Measures announced in the Autumn Statement were intended to indicate a “Tory tax-cutting route… that can, supposedly, leave everyone better off”. But this is “an illusion.
“Mr Osborne is boosting tax allowances for higher-rate taxpayers, while freezing the amount poor workers can earn before their universal credit is reduced.
“And after next year’s election… Messrs Cameron and Osborne are pretending that there will be no need for any tax rises, and that further spending cuts can do all the work… There is no serious way that this can be done.
“The OBR’s tables state that, under current plans, the day-to-day funding for all services beyond the NHS and state schools will now have to fall from £3,020 per head at the end of the last Labour government, to £1,290 by the decade’s end. That is a real-terms decline of more than half [57 per cent plus change], the bulk of which is still in prospect, for policing, justice, local government, culture and everything else besides.”
Most of the savings so far have come from cutting pay – a safe bet when private wages are stagnant, according to the article, and probably one of the reasons Osborne was embarrassed by collapsing Income Tax receipts.
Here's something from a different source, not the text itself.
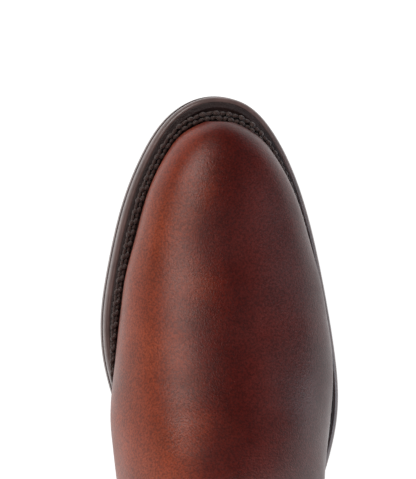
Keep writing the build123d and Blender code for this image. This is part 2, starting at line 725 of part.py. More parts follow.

Nevertheless, he is raising the tax-free allowance (the amount you can earn before having to pay Income Tax) from £10,000 to £10,600 per year. Clearly he intends to have even less in the kitty next year, so the cuts can go on and on and the UK can be ultimately reduced in stature to its position in the 1930s, before the NHS and the welfare state, the only difference being we would be utterly in hock to the bankers.
His would be the first government to voluntarily turn its country into a banana monarchy. (Well, we’re not a republic, are we?)
The result? “Recruitment difficulties…malfunctioning courts, unruly jails, boarded-up youth clubs, overgrown parks, shuttered museums, perhaps even rubbish piled up on the streets.”
Mention of rubbish on the streets is a deliberate reference to the ‘Winter of Discontent’ (1978) that sounded the death-knell of the Labour government of the day and paved the way for 35 years of neoliberalism. How humiliating for Osborne if he became the Tory chancellor who demonstrated that the ideology his party has so slavishly followed, since Thatcher first slammed Hayek’s book down on her lectern and yelled “This is what we believe now”, had achieved nothing but the same result.
But then, as the article concludes, Osborne is “not nearly as serious as he likes to pretend”.